Repeat the full listing, word for word.
===== AVAILABLE DATA =====
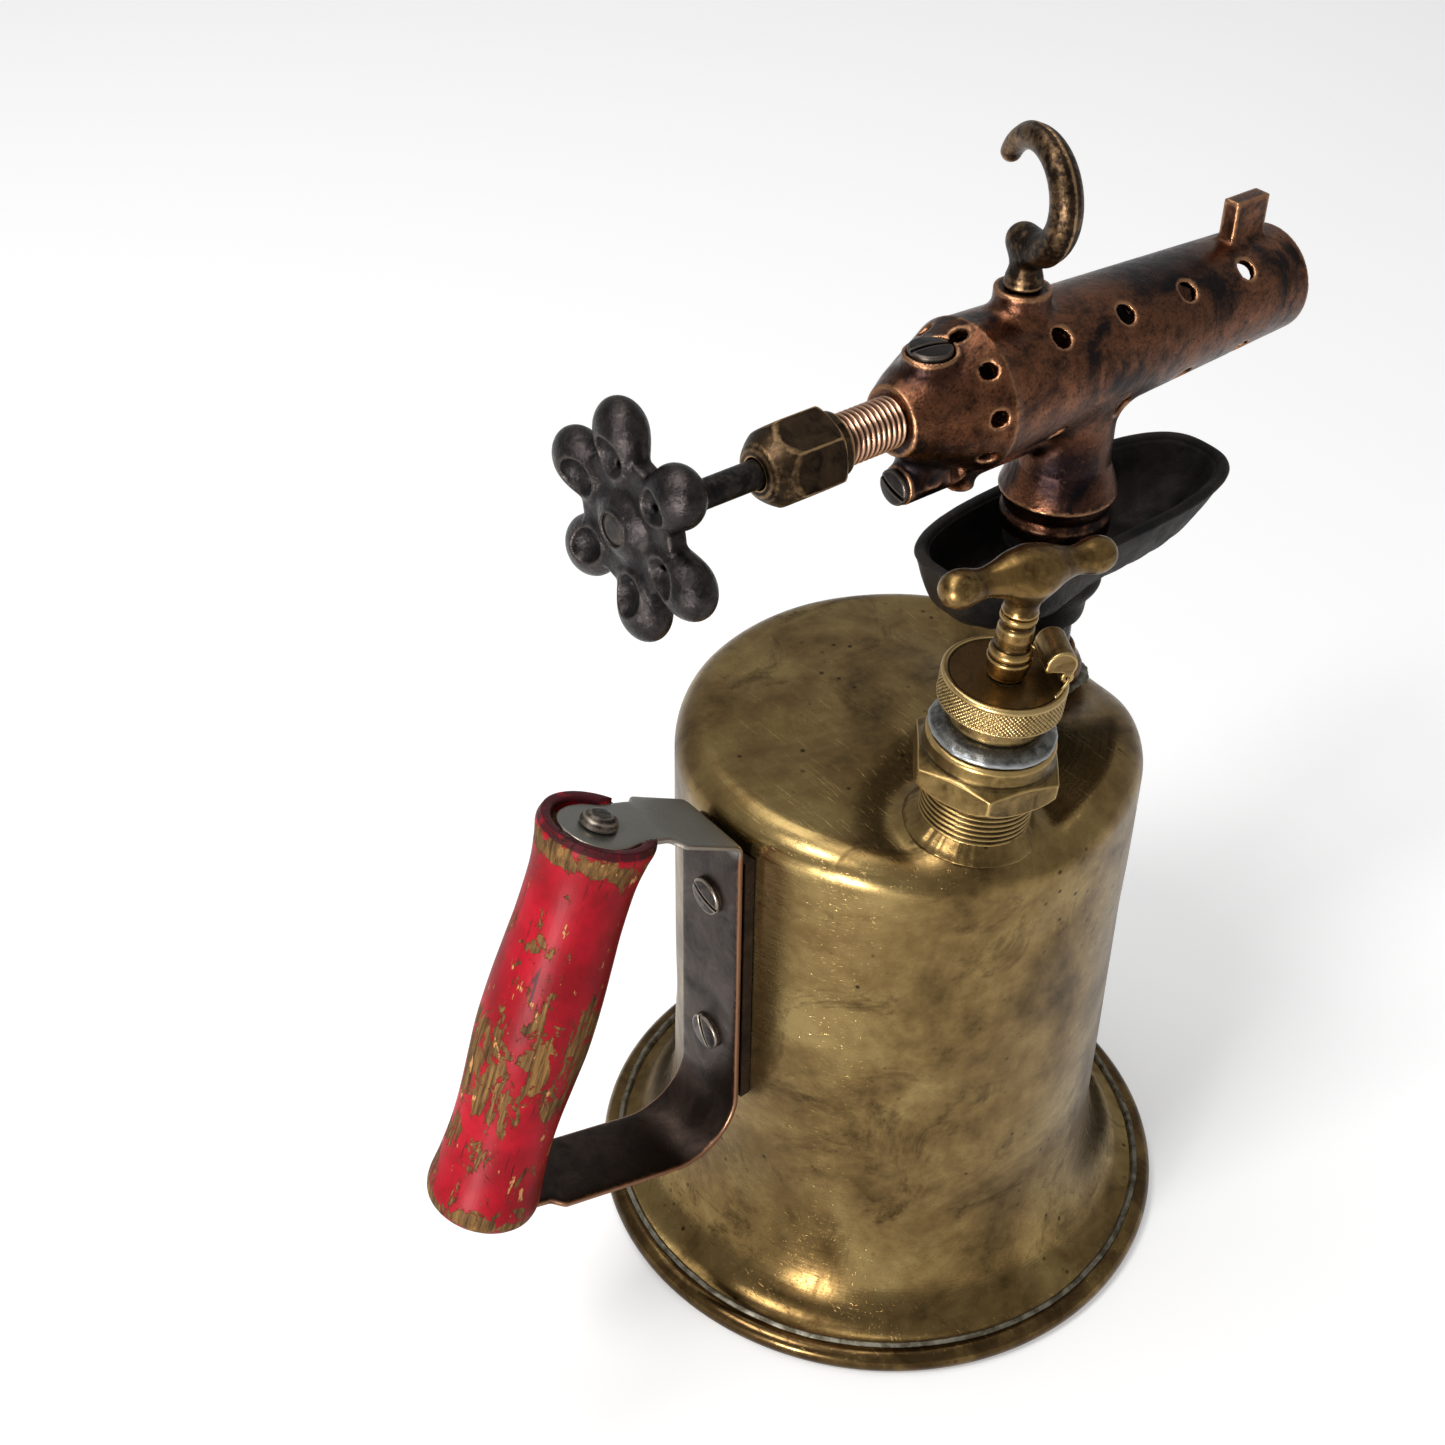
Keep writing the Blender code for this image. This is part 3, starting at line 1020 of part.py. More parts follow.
def build_handle(tank):
    stations = strap_stations()
    rings = []
    for i, (point, half_width) in enumerate(stations):
        ahead = stations[min(i + 1, len(stations) - 1)][0] - stations[max(i - 1, 0)][0]
        normal = ahead.normalized().cross(Vector((0, 1, 0))) * STRAP_THICKNESS / 2
        side = Vector((0, half_width, 0))
        rings.append([point + normal + side, point - normal + side,
                      point - normal - side, point + normal - side])
    strap = place("handle_strap", bridge_rings(rings), "dark_steel", tank, sharp=30)

    outer = TANK_RADIUS + GAP + SADDLE_WALL
    spread = atan2(STRAP_HALF_WIDTH, TANK_RADIUS)
    outline = [(-outer, STRAP_HALF_WIDTH), (-outer, -STRAP_HALF_WIDTH)]
    for i in range(9):
        a = spread * (i / 4 - 1)
        outline.append((-(TANK_RADIUS + GAP) * cos(a), (TANK_RADIUS + GAP) * sin(a)))
    rings = [[(x, y, z) for x, y in outline] for z in (SADDLE_FOOT, SADDLE_TOP)]
    saddle = place("saddle_plate", bridge_rings(rings), "dark_steel", tank)

    face = strap_centre() - STRAP_THICKNESS / 2
    shank_end = -(face + TANK_RADIUS + 2 * GAP)
    for name, drop, turn in zip(("upper", "lower"), SCREW_DROPS, SCREW_TURNS):
        axis = frame("screw_axis_" + name, (face, 0, TANK_HEIGHT - drop), (0, -pi / 2, 0), tank)
        build_strap_screw("strap_screw_" + name, axis, turn, shank_end)
        hole = SCREW_SHANK_RADIUS + SCREW_HOLE_CLEARANCE
        bore = rod_mesh(hole, -shank_end - CUT_OVERRUN, CUT_OVERRUN, SMALL_SIDES)
        drill = guide("screw_hole_" + name, bore, axis)
        cut(strap, drill)
        cut(saddle, drill)
    build_grip(tank, strap)


def build_strap_screw(name, axis, turn, shank_end):
    """A slotted screw with a low domed head, its shank ending just short of the tank wall."""
    head = SCREW_HEAD_HEIGHT + GAP
    dome = [(0, head)]
    for share in SCREW_DOME_SHARES:
        dome.append((SCREW_HEAD_RADIUS * share, head - SCREW_HEAD_HEIGHT * (1 - sqrt(1 - share * share))))
    screw = turned(name, dome + [(SCREW_HEAD_RADIUS, GAP), (SCREW_SHANK_RADIUS, GAP),
                                 (SCREW_SHANK_RADIUS, -shank_end), (0, -shank_end)], "dark_steel", axis,
                   sides=SMALL_SIDES)
    cut(screw, slot_guide(name + "_slot", SCREW_HEAD_RADIUS, SCREW_SLOT_WIDTH, SCREW_SLOT_DEPTH, head, axis,
                          rotation=(0, 0, radians(turn))))


def build_grip(tank, strap):
    top, low, middle = pad_places()
    axis = frame("grip_axis", middle, (0, radians(GRIP_LEAN), 0), tank)
    half = GRIP_LENGTH / 2
    outline = [(GRIP_END_RADIUS * size, GRIP_LENGTH * height) for height, size in GRIP_PROFILE_SHARES]
    top_floor = half - GRIP_TOP_RECESS
    low_floor = -(half - GRIP_LOW_RECESS)
    profile = outline + [
        (GRIP_RECESS_RADIUS, half), (GRIP_RECESS_RADIUS, top_floor), (GRIP_BORE_RADIUS, top_floor),
        (GRIP_BORE_RADIUS, low_floor), (GRIP_RECESS_RADIUS, low_floor), (GRIP_RECESS_RADIUS, -half)]
    grip = turned("wooden_grip", profile, "red_wood", axis, sides=LARGE_SIDES, closed=True)
    mouth = STRAP_NECK_HALF_WIDTH + 2 * GAP
    reach = GRIP_END_RADIUS + CUT_OVERRUN
    cut(grip,
        guide("grip_top_mouth", box_mesh((0, -mouth, top_floor), (reach, mouth, half + CUT_OVERRUN)), axis),
        guide("grip_low_mouth", box_mesh((0, -mouth, -half - CUT_OVERRUN), (reach, mouth, low_floor)), axis))

    top_face = top_floor + GAP + STRAP_THICKNESS
    low_face = low_floor - GAP - STRAP_THICKNESS
    head = top_face + GAP
    tail = low_face - GAP - BOLT_NUT_HEIGHT - BOLT_TAIL
    dome = [(BOLT_HEAD_RADIUS * out, head + BOLT_HEAD_HEIGHT * up) for out, up in BOLT_DOME_SHARES]
    turned("grip_bolt", dome + [(BOLT_RADIUS, head), (BOLT_RADIUS, tail), (0, tail)], "dark_steel", axis,
           sides=SMALL_SIDES)
    nut_top = low_face - GAP
    nut = place("grip_nut", prism_mesh(BOLT_NUT_FLATS, nut_top - BOLT_NUT_HEIGHT, nut_top), "dark_steel",
                axis)
    bore = guide("bolt_bore",
                 rod_mesh(BOLT_RADIUS + GAP, tail - CUT_OVERRUN, head + CUT_OVERRUN, SMALL_SIDES), axis)
    cut(nut, bore)
    cut(strap, bore)


def cap_levels():
    """Heights of the cap's seat, neck top and upper face along the pump axis."""
    seat = PUMP_NUT_TOP + GAP + GASKET_HEIGHT + GAP
    neck_top = seat + CAP_NECK_HEIGHT
    return seat, neck_top, neck_top + CAP_HEIGHT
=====
WRITTEN RESPONSE →
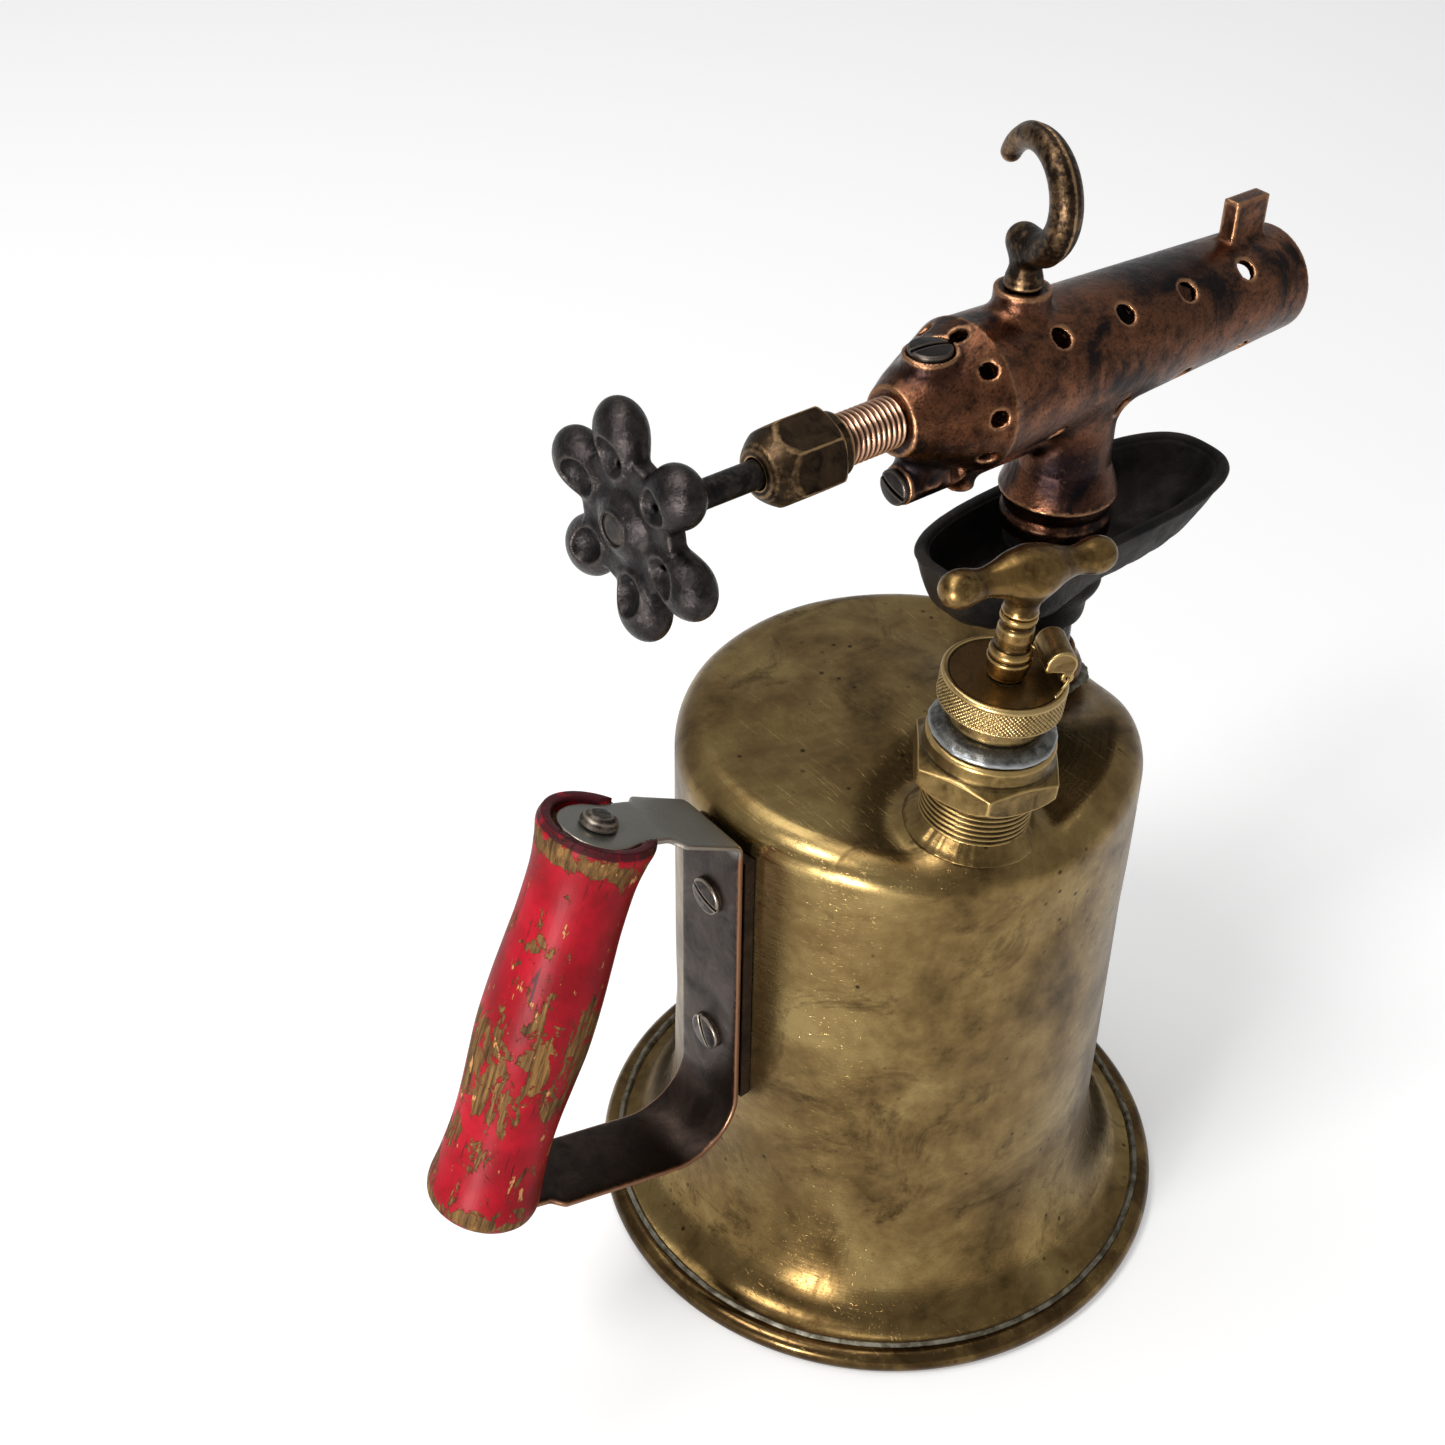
Keep writing the Blender code for this image. This is part 3, starting at line 1020 of part.py. More parts follow.
def build_handle(tank):
    stations = strap_stations()
    rings = []
    for i, (point, half_width) in enumerate(stations):
        ahead = stations[min(i + 1, len(stations) - 1)][0] - stations[max(i - 1, 0)][0]
        normal = ahead.normalized().cross(Vector((0, 1, 0))) * STRAP_THICKNESS / 2
        side = Vector((0, half_width, 0))
        rings.append([point + normal + side, point - normal + side,
                      point - normal - side, point + normal - side])
    strap = place("handle_strap", bridge_rings(rings), "dark_steel", tank, sharp=30)

    outer = TANK_RADIUS + GAP + SADDLE_WALL
    spread = atan2(STRAP_HALF_WIDTH, TANK_RADIUS)
    outline = [(-outer, STRAP_HALF_WIDTH), (-outer, -STRAP_HALF_WIDTH)]
    for i in range(9):
        a = spread * (i / 4 - 1)
        outline.append((-(TANK_RADIUS + GAP) * cos(a), (TANK_RADIUS + GAP) * sin(a)))
    rings = [[(x, y, z) for x, y in outline] for z in (SADDLE_FOOT, SADDLE_TOP)]
    saddle = place("saddle_plate", bridge_rings(rings), "dark_steel", tank)

    face = strap_centre() - STRAP_THICKNESS / 2
    shank_end = -(face + TANK_RADIUS + 2 * GAP)
    for name, drop, turn in zip(("upper", "lower"), SCREW_DROPS, SCREW_TURNS):
        axis = frame("screw_axis_" + name, (face, 0, TANK_HEIGHT - drop), (0, -pi / 2, 0), tank)
        build_strap_screw("strap_screw_" + name, axis, turn, shank_end)
        hole = SCREW_SHANK_RADIUS + SCREW_HOLE_CLEARANCE
        bore = rod_mesh(hole, -shank_end - CUT_OVERRUN, CUT_OVERRUN, SMALL_SIDES)
        drill = guide("screw_hole_" + name, bore, axis)
        cut(strap, drill)
        cut(saddle, drill)
    build_grip(tank, strap)


def build_strap_screw(name, axis, turn, shank_end):
    """A slotted screw with a low domed head, its shank ending just short of the tank wall."""
    head = SCREW_HEAD_HEIGHT + GAP
    dome = [(0, head)]
    for share in SCREW_DOME_SHARES:
        dome.append((SCREW_HEAD_RADIUS * share, head - SCREW_HEAD_HEIGHT * (1 - sqrt(1 - share * share))))
    screw = turned(name, dome + [(SCREW_HEAD_RADIUS, GAP), (SCREW_SHANK_RADIUS, GAP),
                                 (SCREW_SHANK_RADIUS, -shank_end), (0, -shank_end)], "dark_steel", axis,
                   sides=SMALL_SIDES)
    cut(screw, slot_guide(name + "_slot", SCREW_HEAD_RADIUS, SCREW_SLOT_WIDTH, SCREW_SLOT_DEPTH, head, axis,
                          rotation=(0, 0, radians(turn))))


def build_grip(tank, strap):
    top, low, middle = pad_places()
    axis = frame("grip_axis", middle, (0, radians(GRIP_LEAN), 0), tank)
    half = GRIP_LENGTH / 2
    outline = [(GRIP_END_RADIUS * size, GRIP_LENGTH * height) for height, size in GRIP_PROFILE_SHARES]
    top_floor = half - GRIP_TOP_RECESS
    low_floor = -(half - GRIP_LOW_RECESS)
    profile = outline + [
        (GRIP_RECESS_RADIUS, half), (GRIP_RECESS_RADIUS, top_floor), (GRIP_BORE_RADIUS, top_floor),
        (GRIP_BORE_RADIUS, low_floor), (GRIP_RECESS_RADIUS, low_floor), (GRIP_RECESS_RADIUS, -half)]
    grip = turned("wooden_grip", profile, "red_wood", axis, sides=LARGE_SIDES, closed=True)
    mouth = STRAP_NECK_HALF_WIDTH + 2 * GAP
    reach = GRIP_END_RADIUS + CUT_OVERRUN
    cut(grip,
        guide("grip_top_mouth", box_mesh((0, -mouth, top_floor), (reach, mouth, half + CUT_OVERRUN)), axis),
        guide("grip_low_mouth", box_mesh((0, -mouth, -half - CUT_OVERRUN), (reach, mouth, low_floor)), axis))

    top_face = top_floor + GAP + STRAP_THICKNESS
    low_face = low_floor - GAP - STRAP_THICKNESS
    head = top_face + GAP
    tail = low_face - GAP - BOLT_NUT_HEIGHT - BOLT_TAIL
    dome = [(BOLT_HEAD_RADIUS * out, head + BOLT_HEAD_HEIGHT * up) for out, up in BOLT_DOME_SHARES]
    turned("grip_bolt", dome + [(BOLT_RADIUS, head), (BOLT_RADIUS, tail), (0, tail)], "dark_steel", axis,
           sides=SMALL_SIDES)
    nut_top = low_face - GAP
    nut = place("grip_nut", prism_mesh(BOLT_NUT_FLATS, nut_top - BOLT_NUT_HEIGHT, nut_top), "dark_steel",
                axis)
    bore = guide("bolt_bore",
                 rod_mesh(BOLT_RADIUS + GAP, tail - CUT_OVERRUN, head + CUT_OVERRUN, SMALL_SIDES), axis)
    cut(nut, bore)
    cut(strap, bore)


def cap_levels():
    """Heights of the cap's seat, neck top and upper face along the pump axis."""
    seat = PUMP_NUT_TOP + GAP + GASKET_HEIGHT + GAP
    neck_top = seat + CAP_NECK_HEIGHT
    return seat, neck_top, neck_top + CAP_HEIGHT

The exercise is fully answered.